Queste ultime, nel mentre, stavano progressivamente erodendo il territorio albanese, da nord a sud, con violenze che le cronache del tempo raccontano con toni drammatici: la Serbia verso Durazzo, il Montenegro nell’area di Scutari, la Bulgaria in quella di Ohrid e la Grecia in tutto il meridione.
Queste ondate di violenza sulla provincia albanese, le rivolte e la lotta verso la libertà di un popolo oppresso e sotto occupazione portarono a rendere storico il momento in cui Qemali sventolò la famosa bandiera in quel novembre del 1912; la sua dichiarazione di indipendenza fu un atto del tutto simbolico, un gesto quasi disperato volto a fermare lo diaspora in atto e a mettere l’Europa di fronte a quanto stava succedendo. In quel momento, infatti, il neonato governo provvisorio aveva il controllo solo su una manciata di chilometri intorno a Valona e poco più.
Il problema che avvolge tutta la regione balcanica
È utile sapere che, a oggi, l’intero territorio della Penisola Balcanica comprende la Bulgaria, la Grecia, parte della Turchia (Tracia orientale), le repubbliche ex iugoslave di Croazia, Slovenia, Serbia, Montenegro e Macedonia, la Bosnia-Erzegovina, l’Albania e, a questi Stati, si aggiunge anche la Romania.
Questo complesso di Stati è stato da sempre soggetto a rivalità e tensioni che, a partire dal XIX secolo e in concomitanza con la crisi dell’Impero ottomano, coinvolsero tutti i popoli e le tribù che ci abitavano e a oggi hanno la loro libertà in una profonda storia balcanica.
Il termine Balcani cominciò a essere usato per designare la parte europea dell’Impero ottomano del XIX secolo, mentre sorgevano nell’area nuovi Stati come la Grecia, la Serbia, il Montenegro, la Bulgaria e la Romania, nelle zone progressivamente abbandonate dai turchi sotto la pressione dei movimenti indipendentisti e delle potenze europee che li appoggiavano. Il termine divenne d’uso comune in Occidente nella prima metà del XX secolo, con le guerre balcaniche (1912-1913) e con la Prima guerra mondiale (1914-1918).
L’Albania, 28 novembre 1912
L’Europa intervenne, tra interessi divergenti, diffidenze reciproche e gli equilibrismi tipici della realpolitik. Il riconoscimento venne formalizzato quasi un anno dopo, il 29 luglio del 1913, a Londra, quando la Conferenza degli ambasciatori decreta ufficialmente la nascita dell’Albania come stato indipendente ma sotto il controllo delle potenze europee.
Indipendente dal 1920, seppur liberatasi già nel 1912 dalla secolare dominazione turca, si presentò come un paese con una grave arretratezza divenendo uno dei paesi più poveri d’Europa, l’Albania ha avuto in tutto il Novecento una storia alquanto travagliata.
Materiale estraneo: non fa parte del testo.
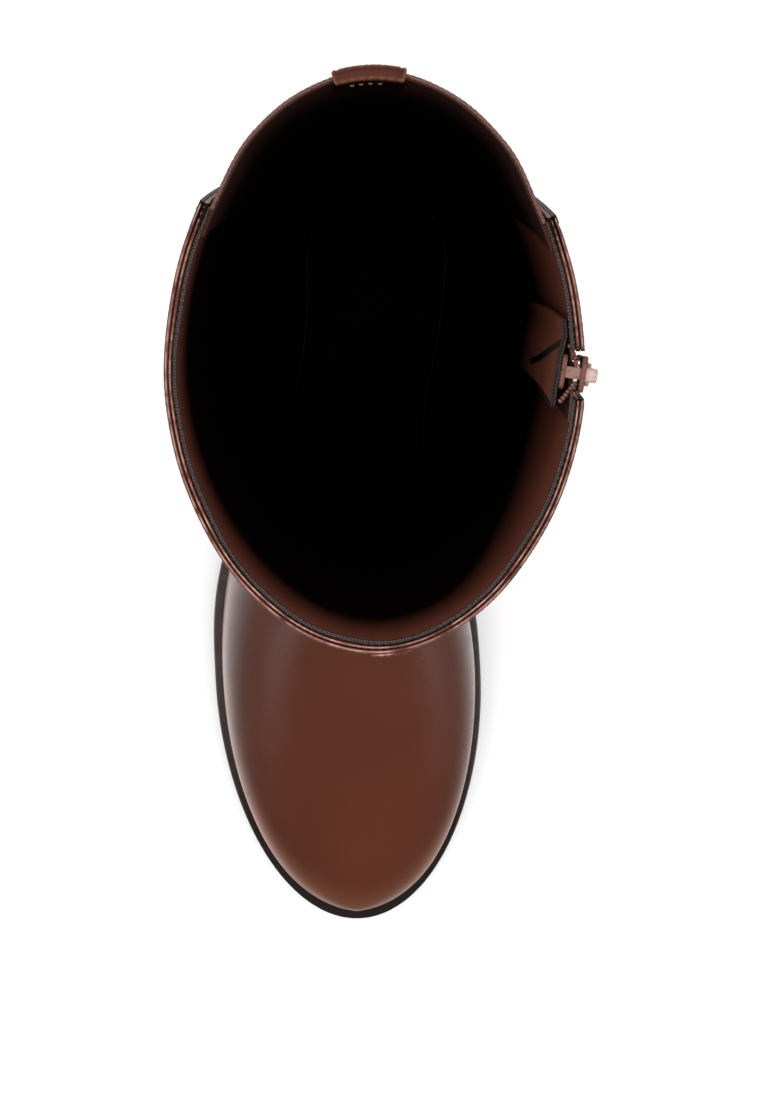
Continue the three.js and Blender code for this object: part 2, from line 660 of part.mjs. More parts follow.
function zipTapeBody(side) {
  return panel({
    from: (along) => zipLine(along, side > 0 ? TAPE.near : -TAPE.far),
    to: (along) => zipLine(along, side > 0 ? TAPE.far : -TAPE.near),
    columns: 2,
    start: ZIP_FOOT_AT - TAPE.tail,
    end: COLLAR_AT - TOP_CLEARANCE,
    rows: ZIP_ROWS,
    depthOut: () => TAPE.out,
    depthIn: () => TAPE.in,
  });
}

function zipChainBody() {
  return panel({
    from: (along) => zipLine(along, -CHAIN.halfWidth),
    to: (along) => zipLine(along, CHAIN.halfWidth),
    columns: 4,
    start: ZIP_FOOT_AT + CHAIN.start,
    end: COLLAR_AT - SLIDER.drop - SLIDER.halfHeight - CHAIN.slack,
    rows: ZIP_ROWS,
    depthOut: (share) => CHAIN.out + CHAIN.crown * (2 * share - 1) ** 2,
    depthIn: () => CHAIN.in,
  });
}

// Flap sewn on behind the zip, leaning away from it towards its free front edge.
function zipGuardBody() {
  const depth = (share) => (share > GUARD.turn
    ? mix(GUARD.clear, GUARD.start, (share - GUARD.turn) / (1 - GUARD.turn))
    : mix(GUARD.free, GUARD.clear, share / GUARD.turn));
  return panel({
    from: (along) => zipLine(along, GUARD.front),
    to: (along) => zipLine(along, GUARD.back),
    columns: 4,
    start: ZIP_FOOT_AT - GUARD.tail,
    end: COLLAR_AT - GUARD.drop,
    rows: ZIP_ROWS,
    depthOut: depth,
    depthIn: (share) => depth(share) + GUARD.thickness,
  });
}

// Middle of the slider on the leather's surface.
const SLIDER_AT = surface(zipLine(COLLAR_AT - SLIDER.drop, 0), COLLAR_AT - SLIDER.drop);

// Outline in the plane of the leather, pushed out sideways from `from` to `to`.
function plate(outline, from, to) {
  const geometry = new THREE.ExtrudeGeometry(outline, {
    depth: to - from, bevelEnabled: false, curveSegments: 5,
  });
  geometry.rotateX(QUARTER).rotateZ(QUARTER);
  return geometry.translate(from, 0, 0);
}

// Slider plate seen from outside: wide shoulders at the top, narrower at the foot.
function plateOutline(halfWidth, halfHeight) {
  const foot = halfWidth * SLIDER.footShare;
  const corner = halfWidth * SLIDER.cornerShare;
  const outline = new THREE.Shape();
  outline.moveTo(-foot, -halfHeight);
  outline.lineTo(foot, -halfHeight);
  outline.lineTo(halfWidth, 0);
  outline.lineTo(halfWidth, halfHeight - corner);
  outline.quadraticCurveTo(halfWidth, halfHeight, halfWidth - corner, halfHeight);
  outline.lineTo(corner - halfWidth, halfHeight);
  outline.quadraticCurveTo(-halfWidth, halfHeight, -halfWidth, halfHeight - corner);
  outline.lineTo(-halfWidth, 0);
  return outline;
}

const CROWN = { low: -2.3, high: 3.7, out: 3.6, bar: 1.1, corner: 1.3 };
const PULL = {
  pivot: { out: 1.35, up: 0.8 }, thick: 1.0, barHalf: 0.5, arm: 0.8, ringHalfWidth: 2.9,
  windowDrop: 3.9, shoulder: 1, tabHalfWidth: 3.4, drop: 22,
};

// Arch over the slider that holds the pull, seen from the side.
function crownBody() {
  const outline = new THREE.Shape();
  outline.moveTo(0, CROWN.low);
  outline.lineTo(CROWN.out - CROWN.corner, CROWN.low);
  outline.quadraticCurveTo(CROWN.out, CROWN.low, CROWN.out, CROWN.low + CROWN.corner);
  outline.lineTo(CROWN.out, CROWN.high - CROWN.corner);
  outline.quadraticCurveTo(CROWN.out, CROWN.high, CROWN.out - CROWN.corner, CROWN.high);
  outline.lineTo(0, CROWN.high);
  const opening = new THREE.Path();
  opening.moveTo(SLIDER.out, CROWN.low + CROWN.bar);
  opening.lineTo(SLIDER.out, CROWN.high - CROWN.bar);
  opening.lineTo(CROWN.out - CROWN.bar, CROWN.high - CROWN.bar);
  opening.lineTo(CROWN.out - CROWN.bar, CROWN.low + CROWN.bar);
  outline.holes.push(opening);
  const geometry = new THREE.ExtrudeGeometry(outline, {
    depth: 2 * SLIDER.crownHalfWidth, bevelEnabled: false, curveSegments: 3,
  });
  return geometry.rotateX(QUARTER).translate(0, SLIDER.crownHalfWidth, 0);
}

function zipSliderBody() {
  const outer = plate(plateOutline(SLIDER.halfWidth, SLIDER.halfHeight),
    SLIDER.out - SLIDER.plate, SLIDER.out);
  const inner = plate(plateOutline(
    SLIDER.halfWidth - INNER_PLATE_INSET.side,
    SLIDER.halfHeight - INNER_PLATE_INSET.end,
  ), SLIDER.inner - SLIDER.plate, SLIDER.inner);
  const post = box(
    new THREE.Vector3(SLIDER.inner - POST.root, -POST.halfWidth, POST.low),
    new THREE.Vector3(SLIDER.out - SLIDER.plate + POST.root, POST.halfWidth, POST.high),
  );
  const body = solid(outer).add(solid(inner)).add(solid(post)).add(solid(crownBody()));
  return geometryOf(body);
}

// Pull hanging from the crown: a ring with its top bar under the crown, and a tapered tab.
function zipPullBody() {
  const outline = new THREE.Shape();
  const { ringHalfWidth, tabHalfWidth, barHalf, drop } = PULL;
  outline.moveTo(-ringHalfWidth, barHalf);
  outline.lineTo(-ringHalfWidth, -PULL.windowDrop - PULL.shoulder);
  outline.lineTo(-tabHalfWidth, -drop + tabHalfWidth);
  outline.absarc(0, -drop + tabHalfWidth, tabHalfWidth, Math.PI, 2 * Math.PI, false);
  outline.lineTo(ringHalfWidth, -PULL.windowDrop - PULL.shoulder);
  outline.lineTo(ringHalfWidth, barHalf);
  const side = ringHalfWidth - PULL.arm;
  const opening = new THREE.Path();
  opening.moveTo(-side, -barHalf);
  opening.lineTo(side, -barHalf);
  opening.lineTo(side, -PULL.windowDrop);
  opening.lineTo(-side, -PULL.windowDrop);
  outline.holes.push(opening);
  const geometry = plate(outline, -PULL.thick / 2, PULL.thick / 2);
  return geometry.translate(PULL.pivot.out, 0, PULL.pivot.up);
}

// ---------- the boot ----------

const FINISHES = {
  leather: { color: 0x5e3023, roughness: 0.42, metalness: 0 },
  elastic: { color: 0x3c211a, roughness: 0.85, metalness: 0 },
  rubber: { color: 0x1c1a19, roughness: 0.6, metalness: 0 },
  lining: { color: 0x4e2a1e, roughness: 0.7, metalness: 0 },
  tape: { color: 0x3f2a24, roughness: 0.9, metalness: 0 },
  coil: { color: 0x5d3b35, roughness: 0.5, metalness: 0 },
  metal: { color: 0xb08272, roughness: 0.3, metalness: 1 },
};

const boot = new THREE.Group();

// Adds one piece in its own material.
function add(name, geometry, finish, place = new THREE.Vector3(), turn = 0) {
  const mesh = new THREE.Mesh(geometry, new THREE.MeshStandardMaterial(FINISHES[finish]));
  mesh.name = name;
  mesh.position.copy(place);
  mesh.rotation.z = turn;
  boot.add(mesh);
}

add('outsole', outsoleBody(), 'rubber');
add('heel', heelBody(), 'rubber');
add('heel_top_piece', topPieceBody(), 'rubber');
add('welt', weltBody(), 'rubber');
add('insole', insoleBody(), 'lining');
add('upper', upperBody(), 'leather');
add('gore', goreBody(), 'elastic');
add('pull_tab', pullTabBody(), 'leather');
add('zip_tape_front', zipTapeBody(-1), 'tape');
add('zip_tape_back', zipTapeBody(1), 'tape');
add('zip_chain', zipChainBody(), 'coil');
add('zip_guard', zipGuardBody(), 'lining');
add('zip_slider', zipSliderBody(), 'metal', SLIDER_AT, SLIDER_TURN);
add('zip_pull', zipPullBody(), 'metal', SLIDER_AT, SLIDER_TURN);

export default boot;
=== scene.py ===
import math

import bpy
import numpy as np
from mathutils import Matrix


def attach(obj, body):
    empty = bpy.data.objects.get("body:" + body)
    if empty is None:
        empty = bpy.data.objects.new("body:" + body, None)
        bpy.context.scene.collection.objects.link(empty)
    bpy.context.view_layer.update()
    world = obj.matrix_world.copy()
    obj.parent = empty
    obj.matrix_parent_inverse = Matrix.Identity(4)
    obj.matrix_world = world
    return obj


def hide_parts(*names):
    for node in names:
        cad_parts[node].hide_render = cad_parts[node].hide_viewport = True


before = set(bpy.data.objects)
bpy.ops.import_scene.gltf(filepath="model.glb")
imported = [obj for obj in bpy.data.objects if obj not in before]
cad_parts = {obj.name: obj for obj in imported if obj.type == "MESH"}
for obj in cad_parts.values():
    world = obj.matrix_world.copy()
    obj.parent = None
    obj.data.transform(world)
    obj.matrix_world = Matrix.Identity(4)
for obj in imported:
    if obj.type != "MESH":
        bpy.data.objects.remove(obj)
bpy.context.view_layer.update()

# Knee-high leather boot, right foot. Shapes are worked out in millimetres as (x, forward, height) and
# put into the meshes in metres, with +X the inner side, -Y the toe and +Z up.

MM = 0.001
BOOT = "boot"
PULL = "zip_pull"
WELD = 1000                    # points are one when they agree to this part of a millimetre
NUDGE = 1e-3                   # a step small enough to measure a direction
PROBE = 0.01                   # half of the step of u over which widths are measured

# ---------------------------------------------------------------- sizes of the boot

BOOT_HEIGHT = 400.0
TOE_TIP = 238.0
BALL_LINE = 150.0
BALL_HALF_WIDTH = 48.2
BALL_CENTRE = -10.5
TOE_CENTRE = -7.3
HEEL_RADIUS = 31.0
HEEL_BLOCK_HEIGHT = 24.0
OUTSOLE_FRONT = 8.0
OUTSOLE_BACK = 5.0
TOE_SPRING = 8.5
TOE_SPRING_POWER = 1.8
FLAT_FRONT = 178.0
FLAT_BACK = 112.0
HEEL_BREAST = 34.0
ARCH_END = HEEL_BREAST + 4.0
WALL = 2.2
GAP = 0.3
BALL_AT = 113.0
HEEL_AT = BALL_AT + BALL_LINE
SEAM_AT = HEEL_AT + 44.0
HEEL_SEAT = HEEL_BLOCK_HEIGHT + OUTSOLE_BACK
COLLAR_AT = SEAM_AT + BOOT_HEIGHT - HEEL_SEAT
RIDGE_SIDE_AT_BALL = -6.0
RIDGE_STRAIGHT_AT = SEAM_AT + 60


def table(names, rows):
    """A table with named columns, each an array."""
    return dict(zip(names.split(), np.array(rows, float).T))


WAIST = table("forward lateral medial", [
    (0, -31, 31), (28, -32.2, 29.2), (55, -37.8, 24.6), (80, -46.4, 25.8),
    (105, -55.2, 30.6), (128, -59.0, 35.8), (150, -58.7, 37.7)])

STEP = table("along lateral medial", [
    (0, 4.6, 4.6), (57, 4.0, 5.0), (113, 3.6, 5.2), (188, 3.9, 5.1), (225, 4.3, 5.6), (263, 4.2, 4.3),
    (307, 3.8, 3.8)])

# One row per section of the upper, as in the CAD source.
SECTIONS = table("along ridge_forward ridge_height half_width share top low", [
    (0, 233, 28, 0, 0.72, 2.1, 2.0),
    (12, 231.4, 33, 8, 0.73, 2.1, 2.0),
    (28, 225.5, 38.6, 17.9, 0.75, 2.15, 2.0),
    (57, 208, 46.5, 32.4, 0.76, 2.2, 2.0),
    (85, 181, 54.5, 41.7, 0.77, 2.2, 2.0),
    (113, 152, 63, 45.0, 0.78, 2.15, 2.0),
    (150, 131, 71, 42.0, 0.76, 2.1, 1.9),
    (188, 117, 79.5, 35.5, 0.7, 2.05, 1.8),
    (225, 106, 89, 33, 0.62, 2.0, 1.75),
    (263, 97, 99, 33, 0.56, 2.0, 1.75),
    (285, 91.5, 108, 33, 0.53, 2.0, 1.8),
    (296, 89, 113.3, 33, 0.515, 2.0, 1.9),
    (307, 86.5, 119, 33.1, 0.5, 2.0, 2.35),
    (344, 81.5, 138, 34.1, 0.49, 2.0, 2.25),
    (381, 79, 158, 35.9, 0.49, 2.0, 2.15),
    (418, 78.5, 180, 38.6, 0.49, 2.0, 2.0),
    (492, 80.5, 231, 43, 0.485, 1.95, 2.0),
    (584, 88.5, 313, 48, 0.48, 1.92, 2.0),
    (678, 99.3, 400, 51, 0.475, 1.9, 2.0)])

BACK_SEAM = table("height forward", [
    (HEEL_SEAT + GAP, -27.2), (58, -30.2), (90, -28.6), (122, -26), (180, -27.6), (250, -33.6),
    (330, -40.6), (400, -43.5)])


# ---------------------------------------------------------------- shape functions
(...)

Sui confini del nuovo stato si concentrarono le principali attenzioni, registrandone delle maggiori tensioni: a nord, il Kosovo, venne annesso alla Serbia e a sud, la Cameria, venne attribuita alla Grecia. Restavano fuori dal nuovo Stato larghe fette di territori a maggioranza albanese, incluse città storiche per la cultura albanese come Prizren, Peja, Gjakova, Tetovo, Struga, Ulcinj, terre dove vivevano centinaia di migliaia di persone.
Il disastro dei confini, della divisione del territorio albanese non fece altro che incrementare e creare i presupposti per dei nuovi conflitti e nuove rivendicazioni, con l‘ideali nazionalisti, il sogno di una Grande Albania e la frustrante concretezza della realtà di fatto, non fecero altro che nutrire ulteriore rancore tra la popolazione. Conflitti e rivendicazioni che, in tutta la terra balcanica, anche in tempi recenti, hanno lasciato una scia tragica e che sono, tutt’oggi, ancora irrisolti.
Il giorno della bandiera, l’unica celebrazione che riunisce tutti gli albanesi, ovunque si trovino, l’Albania a oggi è come un paese che ha saputo ritrovare una propria strada e identità dopo l’occupazione nazi-fascista e la dittatura di Enver Hoxha e dopo la profondissima crisi degli anni ’90. Un paese che prova a rinnovarsi ma anche intrinseco di una credibilità internazionale crescente e nel pieno del processo di integrazione all’Unione europea.
Oggetto delle mire di molti paesi vicini, occupata dagli eserciti stranieri nelle due guerre mondiali, Principato, quindi Repubblica, per undici anni Regno, infine Stato comunista prima filosovietico poi vicino alla Cina di Mao, il Paese delle Aquile ha potuto cominciare solo nel 1991 un sofferto e difficile processo di democratizzazione e di modernizzazione.